И все же, несмотря на это, арабская Африка была колонизована одновременно с остальной частью континента, в основном теми же державами и практически так же легко. Если еще в XVIII в. страны Магриба, составлявшие часть Османской империи, были достаточно грозным противником для европейцев, а пиратский террор корсаров заставлял Европу откупаться от него, то в XIX в. все изменилось. Алжир, Тунис, а в начале XX в. и Марокко стали колониями Франции, затем колонией Италии оказалась Ливия. Англичане в те же годы усилили свои позиции в Египте, превратив его если не в колонию, то в полуколонию, а затем подчинили себе Судан и вместе с французами и итальянцами поделили Сомали. Конечно, все эти акции сопровождались активным сопротивлением, восстаниями и войнами местного населения, преимущественно под религиозными лозунгами. Некоторые из войн, как махдистская в Судане, приводили к заметному успеху, но ненадолго: мощь колониальных держав ломала сопротивление слабовооруженных воинов ислама, одерживала верх над мятежами типа выступления Ораби в Египте.
Что касается хозяйственного освоения колоний, особенно плодородного и климатически благоприятного побережья Средиземного моря, то оно шло достаточно активно, хотя и наблюдалась некоторая разница в методах и установках: Франция, а затем и Италия делали ставку на заселение земель колонистами и создание в колониях значительной прослойки европейского населения, ведшего капиталистическое товарное хозяйство с одновременным развитием горнорудных и иных промыслов, предприятий, дорог, портов и т.п. Англичане переселения колонистов в сколько-нибудь заметных размерах не форсировали, но зато весьма активно проникали во все сферы политической администрации и экономики, строили промышленные предприятия, создавали обслуживавшую их нужды инфраструктуру, модернизировали сельское хозяйство, стимулируя выращивание местным населением товарных продуктов, прежде всего хлопка.
Почему ведущие державы Европы стремились к колонизации исламской арабской Африки? Видимо, здесь сыграли свою роль два важных фактора: во-первых, стратегически важное расположение североафриканских стран, их очевидная роль в торговле и связях с Востоком, особенно после открытия Суэцкого канала, и, во-вторых, политическая слабость соответствующих государств, лишенных защиты со стороны ослабленной Османской империи и враждующих друг с другом. Для Франции и Италии играла определенную роль и территориальная близость захваченных земель, климатическое сходство осваиваемых колонистами территорий на средиземноморском побережье. Добившись желаемого, европейцы, естественно, приступили к энергичной трансформации покоренных ими территорий.

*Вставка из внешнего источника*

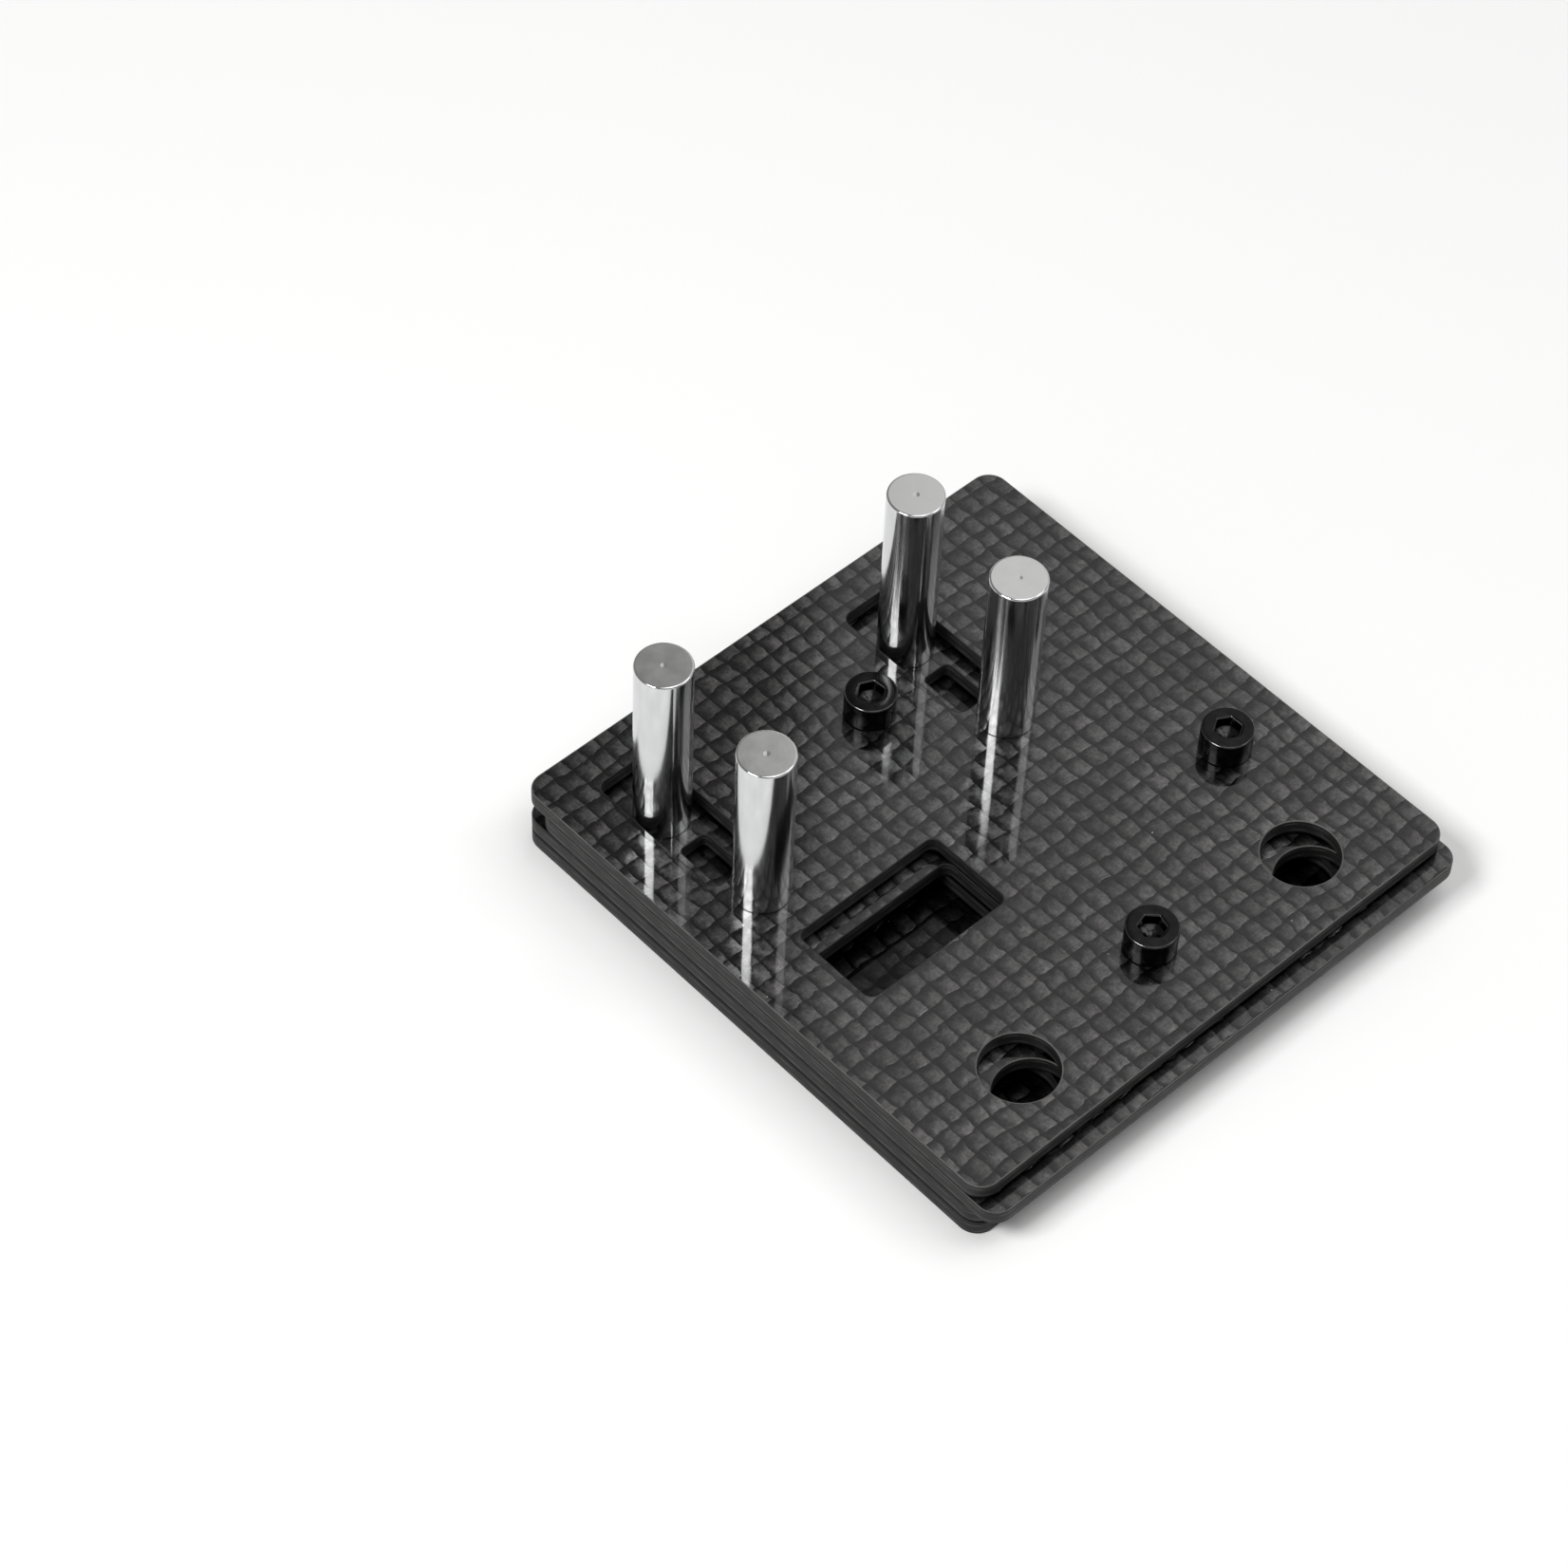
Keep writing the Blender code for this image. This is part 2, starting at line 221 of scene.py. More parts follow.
def long_slot(x0, x1, y, half, grow):
    """Slot outline along X with half-round ends."""
    reach = half + grow
    points = []
    for cx, start in ((x1 - half, -90.0), (x0 + half, 90.0)):
        for i in range(SLOT_END_STEPS + 1):
            a = math.radians(start + 180.0 * i / SLOT_END_STEPS)
            points.append((cx + reach * math.cos(a), y + reach * math.sin(a)))
    return points


def quarter(radius, angles):
    """Inset and drop of a rounded edge at each angle, from its side to its top."""
    return [(radius * (1.0 - math.cos(math.radians(a))), radius * (1.0 - math.sin(math.radians(a))))
            for a in angles]


def rim_levels(loop, z0, z1, sign):
    """A cut wall with rounded rims.  sign is -1 on the plate's outer edge."""
    levels = [(z0, sign * (RIM_BREAK + RIM_LAND))]
    for rise, inset in quarter(RIM_BREAK, (0.0, 22.5, 45.0, 67.5, 90.0)):
        levels.append((z0 + rise, sign * inset))
    levels += [(z0 + z1 - z, grow) for z, grow in reversed(levels)]
    return [(z, loop(grow)) for z, grow in levels]


def add_ring(bm, points, z):
    return [bm.verts.new((x, y, z)) for x, y in points]


def bridge(bm, rings, slot=0):
    """Join each ring to the next one with a band of faces."""
    for low, high in zip(rings, rings[1:]):
        count = len(low)
        for i in range(count):
            j = (i + 1) % count
            face = bm.faces.new((low[i], low[j], high[j], high[i]))
            face.material_index = slot


def add_wall(bm, levels, slot):
    rings = [add_ring(bm, points, z) for z, points in levels]
    bridge(bm, rings, slot)
    return rings[0], rings[-1]


def add_cap(bm, rings, slot):
    """Fill the first ring flat around the others, which are convex holes."""
    verts = [v for ring in rings for v in ring]
    owner = [k for k, ring in enumerate(rings) for v in ring]
    edges = []
    start = 0
    for ring in rings:
        count = len(ring)
        edges += [(start + i, start + (i + 1) % count) for i in range(count)]
        start += count
    flat = [Vector((v.co.x, v.co.y)) for v in verts]
    result = delaunay_2d_cdt(flat, edges, [], 0, 1e-9)
    source = [ids[0] for ids in result[3]]
    for tri in result[2]:
        ids = [source[i] for i in tri]
        owners = {owner[i] for i in ids}
        if len(owners) > 1 or owners == {0}:
            face = bm.faces.new([verts[i] for i in ids])
            face.material_index = slot


def finish_mesh(name, bm, mats, body, nodes, angle=30.0):
    """Turn a bmesh into a piece that stands for CAD nodes and rides their body."""
    bmesh.ops.recalc_face_normals(bm, faces=bm.faces)
    mesh = bpy.data.meshes.new(name)
    bm.to_mesh(mesh)
    bm.free()
    mesh.shade_smooth()
    mesh.set_sharp_from_angle(angle=math.radians(angle))
    for mat in mats:
        mesh.materials.append(mat)
    obj = bpy.data.objects.new(name, mesh)
    bpy.context.scene.collection.objects.link(obj)
    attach(obj, body)
    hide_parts(*nodes)
    return obj


def add_turn_attribute(obj, centre, top):
    """Store each corner's place from the piece's own axis and top for the turned finishes."""
    attribute = obj.data.attributes.new("turn", "FLOAT_VECTOR", "POINT")
    for i, v in enumerate(obj.data.vertices):
        attribute.data[i].vector = (v.co.x - centre[0], v.co.y - centre[1], v.co.z - top)


def centre_of(node):
    low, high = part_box(node)
    return (low.x + high.x) * 0.5, (low.y + high.y) * 0.5


def z_range(node):
    low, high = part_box(node)
    return low.z, high.z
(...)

Рядом с традиционным сектором хозяйства здесь возник новый, капиталистический. Это сосуществование вызывало не только противодействие со стороны традиционной структуры, но и вынужденное ее приспособление к новым условиям. Однако о гармоническом синтезе старого и нового говорить не приходится; просто старое оттеснялось, а новое занимало его место; только частично элементы старого включались в капиталистическую экономику, как в городах, так и в хозяйствах колонистов. Иными словами, шел постепенный процесс втягивания старого в новое, ломки традиционных норм – процесс медленный и весьма болезненный для традиционной структуры. Результаты его были далеко не однозначны.
С одной стороны, определенная часть местного населения вовлекалась в капиталистическое колониальное хозяйство и приобретала определенные навыки, опыт, образование, профессию. Именно из ее рядов формировались слои фабричных рабочих, шахтеров, работников сферы обслуживания, транспорта. Из этих же рядов выходили грамотные и образованные представители местного населения, интеллигенция, деятели культуры, администраторы, даже менеджеры. В то же время другая, основная часть, особенно крестьянство, оставалась почти целиком в сфере традиционных форм хозяйства и быта. И не только оставалась, но и, ориентируясь на своих лидеров из числа знати или исламских религиозных функционеров-марабутов, начинала активно выступать против нежеланных новшеств, ставивших под угрозу привычный образ жизни и веками апробированные ценности ислама. Общество как бы раскалывалось на два: на ориентировавшихся на традицию и на тех, кто видел зримые преимущества европейской капиталистической культуры, науки и техники и был склонен приобщиться к ним, усиливая за этот счет потенциал и позиции своей страны.